32. The apparatus of claim 19, further comprising means for controlling the operation of the apparatus.

33. The apparatus of claim 32, wherein the control means comprises means for allowing a user to configure the distance between adjacent traffic channelizers placed onto the roadway by the apparatus.

34. The apparatus of claim 32, wherein the control means comprises means for notifying a user when the speed of a vehicle associated with the apparatus has exceeded a threshold speed for maintaining a predetermined distance between adjacent traffic channelizers placed onto the roadway by the apparatus.

35. An apparatus for the automated placement and removal of traffic barrels, comprising: a traffic barrel handler unit for removing traffic barrels from a roadway and for subsequent placement of the traffic barrels on the roadway; and a storage unit operatively connected to the traffic barrel handler unit for receiving the traffic barrels, wherein the traffic barrel handler unit is configured to place the traffic barrels in the storage unit and retrieve the traffic barrels from the storage unit for placement of the traffic barrels on the roadway by the traffic barrel handler unit, and wherein the storage unit comprises a plurality of traffic barrel canisters, each of which is configured to receive a plurality of traffic barrels in a nested configuration; a crawler that is configured to selectively affix to an interior surface of one of the storage canisters and move axially along the storage canister to push traffic barrels out of an opening in the storage canister.
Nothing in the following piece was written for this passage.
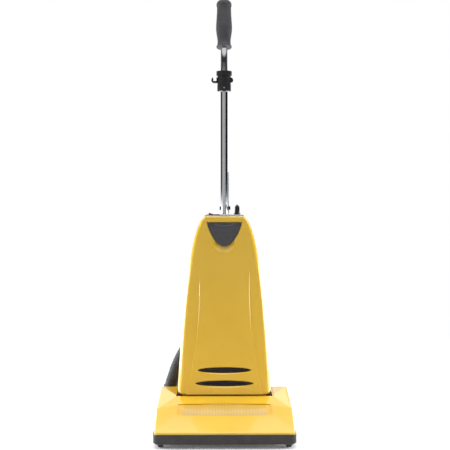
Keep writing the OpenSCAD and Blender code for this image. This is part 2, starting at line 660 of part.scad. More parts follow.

36. The apparatus of claim 35, wherein the traffic barrels comprise a drum portion and a base portion, wherein the drum portion is separable from the base portion.

37. The apparatus of claim 36, further comprising at least one storage canister configured to receive a plurality of traffic barrel base portions, wherein the apparatus is configured to separate the drum portion of a traffic barrel from the base portion of a traffic barrel, place the base portion within a first storage canister, and place the base portion within a second storage canister.